Friday 7th July 2006, 12:00AM BST.

WHEN the 40th Sark to Jersey race takes place tomorrow, there is one Guernseyman who will stand out above the rest. Brian Staples is a legend on the local rowing scene and has competed in each of the 39 since the first one in 1967.

But the 62-year-old carpenter and founding member of the Guernsey Rowing Club is hanging up his oars.

‘This is my last Sark to Jersey,’ he said.

‘I’m going to call it a day. I want to remember all the good and bad times. The older you get, the more nervous you get.’

The race that started out as a bet between two Sark fishermen is now regarded as the inter-insular rowing contest. It is the blue riband of the Channel Islands calendar.

The first race was on Saturday 22 July 1967. John Ridgeway and Chay Blyth, who were the first to row the Atlantic the year before, officially started the proceedings by parachuting into St Aubin’s Bay.

Blyth has been invited to start the 40th race.

Over the 39, Staples has notched 28 wins in a variety of classes. But he will hope that he does not repeat the experience in the first one when he and partner Derek Sparks failed to finish.

Excessive blistering and bleeding of Sparks’ hands forced the pair to pull out by Bonne Nuit buoy.

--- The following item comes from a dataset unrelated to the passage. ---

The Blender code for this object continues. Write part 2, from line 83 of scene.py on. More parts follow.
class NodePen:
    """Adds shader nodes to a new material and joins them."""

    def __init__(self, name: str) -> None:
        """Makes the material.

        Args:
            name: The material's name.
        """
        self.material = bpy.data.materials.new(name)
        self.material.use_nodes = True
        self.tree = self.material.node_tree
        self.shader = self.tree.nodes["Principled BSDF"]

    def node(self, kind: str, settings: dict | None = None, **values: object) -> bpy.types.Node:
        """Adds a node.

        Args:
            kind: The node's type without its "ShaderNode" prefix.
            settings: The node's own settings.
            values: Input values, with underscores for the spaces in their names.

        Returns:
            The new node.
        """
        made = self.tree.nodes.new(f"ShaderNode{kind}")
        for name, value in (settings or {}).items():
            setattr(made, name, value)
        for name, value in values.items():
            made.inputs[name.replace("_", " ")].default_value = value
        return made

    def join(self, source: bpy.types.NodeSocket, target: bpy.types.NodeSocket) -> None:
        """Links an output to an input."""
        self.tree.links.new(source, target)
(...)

This was the only time that Staples has not completed the race.

‘We were both a bit tearful,’ said Staples. ‘It was a bit upsetting. At the time we both agreed to get a tow from a Jersey fisherman.’

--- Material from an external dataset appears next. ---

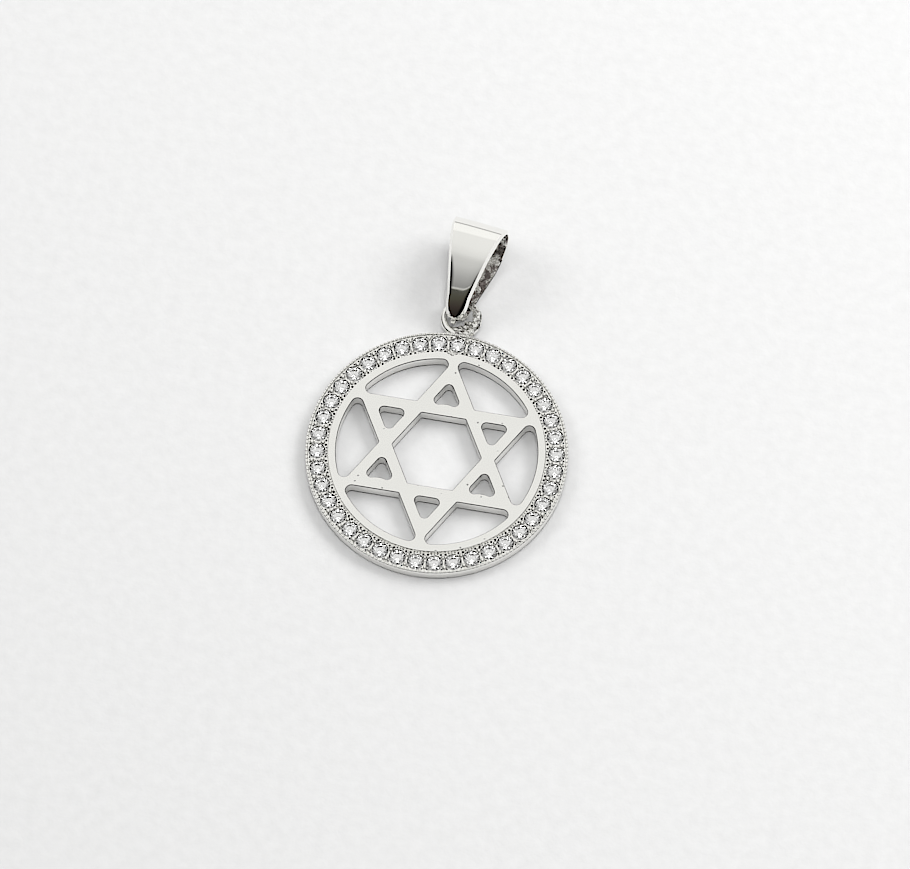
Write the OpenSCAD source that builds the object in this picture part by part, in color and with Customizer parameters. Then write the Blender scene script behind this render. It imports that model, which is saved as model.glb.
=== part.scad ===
// Pierced six-pointed star pendant with a border of small set stones, lying face up.
// The disc, its star and the loop soldered to its edge are one casting. The bail is a tapered
// strap threaded through the loop. Millimetres, +Z up from the table, +Y towards the bail, and
// the origin is under the middle of the whole pendant.

/* [Disc] */
// Outer diameter over the beaded edge
disc_d = 20; // [19:0.25:24]
// Height of the star and the plain ring above the table
disc_t = 1.2; // [1.15:0.05:1.6]
// Height of the sunken border that holds the stones
border_t = 0.92; // [0.9:0.01:1]
// Width of the plain ring between the stones and the star's opening
ring_w = 0.62; // [0.4:0.02:1]
// Thickness of the beaded edge
edge_bead_d = 0.26; // [0.18:0.02:0.3]
// Bevel round the foot of the side wall
foot_bevel = 0.08; // [0.02:0.01:0.2]
// Bevel along the plain ring's outer edge
ring_bevel = 0.06; // [0.02:0.01:0.12]

/* [Star] */
// Width of the star's bars
bar_w = 0.885; // [0.6:0.005:1.1]
// How far the star's points run into the plain ring
point_reach = 0.03; // [0:0.005:0.2]
// Corner radius of the openings beside each point
tip_fillet = 0.45; // [0.2:0.05:0.6]
// Corner radius of those openings at the notch between two points
notch_fillet = 0.15; // [0.05:0.05:0.4]
// Corner radius of the six small triangles
triangle_fillet = 0.36; // [0.1:0.02:0.45]
// Corner radius of the hexagon in the middle
hexagon_fillet = 0.16; // [0.05:0.01:0.6]

/* [Stones] */
// Number of stones round the border
stone_count = 40; // [30:1:40]
// Girdle diameter of a stone
stone_d = 1.2; // [1:0.02:1.24]
// Gap between a stone and its seat
stone_gap = 0.03; // [0.02:0.005:0.05]
// Height of the stones' girdles above the table
girdle_z = 0.8; // [0.75:0.01:0.85]
// Thickness of a stone's girdle
girdle_t = 0.03; // [0.01:0.005:0.05]
// Metal left between the seats and the beaded edge
seat_wall = 0.03; // [0.02:0.01:0.1]
// Diameter of the raised grains that hold the stones
grain_d = 0.28; // [0.2:0.01:0.3]
// How far the grains stand above the border
grain_rise = 0.12; // [0.05:0.01:0.2]
// How far the inner and the outer grains lie from the circle through the stones' centres
grain_offset = 0.43; // [0.4:0.01:0.5]

/* [Loop] */
// Clear diameter of the soldered loop
loop_hole_d = 2.1; // [1.9:0.02:2.6]
// Thickness of the loop's wire
loop_wire_d = 0.55; // [0.4:0.01:0.58]
// Height of the loop's middle above the table
loop_z = 0.7; // [0.66:0.01:0.8]
// How far the loop is let into the disc's edge
loop_sink = 0.18; // [0.1:0.01:0.4]
// Distance that the loop is soldered off the star's axis
loop_shift = -0.14; // [-0.3:0.01:0.3]
// Diameter of the solder under the loop
solder_d = 0.72; // [0.6:0.02:0.8]

/* [Bail] */
// Length of the bail
bail_l = 7.78; // [7:0.02:10]
// Outer thickness of the bail at its wide bend
bail_h = 5.2; // [4.4:0.05:6]
// Outer thickness of the bail at its narrow bend
bail_end_d = 2; // [1.8:0.02:2]
// Thickness of the strap
strap_t = 0.36; // [0.3:0.01:0.38]
// Width of the strap where it is widest, at the wide bend
bail_top_w = 4.5; // [3.5:0.05:6]
// Width of the strap where the wide bend starts
bail_mid_w = 3.62; // [3:0.02:4.4]
// Width of the strap where the narrow bend starts
bail_tip_w = 1.58; // [1.4:0.02:2]
// How far the tip of the front reaches past the middle of the narrow bend
tip_reach = 0.75; // [0.4:0.01:0.8]
// Height above the table where the front's tip begins to overhang the waist
lip_z = 1.3; // [1.2:0.05:1.5]
// How far the rest of the strap keeps its width past the middle of the narrow bend
strap_reach = 0.4; // [0.3:0.01:0.5]
// Width of the strap's waist inside the loop
waist_w = 0.56; // [0.4:0.02:0.6]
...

Looking back, Staples is not too sure whether that was the right decision.

‘If we just sat in the boat, the tide would have taken us in but we didn’t realise it at the time,’ he said.

Staples first won the Sark to Jersey in 1972 as a single in Snip Guille’s old boat. That was the start of seven consecutive victories in the class.

It was with Guille that Staples formed the GRC a year later.

In the same year, after taking inspiration from canoes that he saw on holiday at Butlin’s, he designed and built his own singles boat in 10 days.

After the successes with it, a mould was taken in 1975 and a staggering 36 more were built.

With Staples still winning throughout the mid-70s, he came in for some criticism due to his wooden boat being lighter than the moulded fibreglass ones.

‘So I bought back a boat I had sold to Mick Solway and I won it in that,’ he said.

In 1979, Staples turned his attention back to pairs. With Peter Le Sauvage he won that year and the following two as well.

In 1981, Staples experienced his favourite race when they won the overall event, ahead of the fours teams.

He then moved to fours boats for the next two years before switching back to singles in 1984 at the age of 40.

For the next 13 years, Staples dominated the veterans’ class until 1997 when he joined the Hash Anchors. His remarkable run of 25 years of unbroken success ended when his team finished 12th that year.

Into the 2000s and he was back in the pairs class, firstly with John Pritchard, then Colin Fallaize and most recently with Ian Atkinson. Again class victories came his way.

Last year saw him return to the Hash Anchors with whom he will do his last Sark to Jersey. So why does he keep doing it?

‘It’s the challenge,’ he said.

‘I praise anyone who does it once but it’s a disease for me. I’ve altered holidays to race in the Sark to Jersey.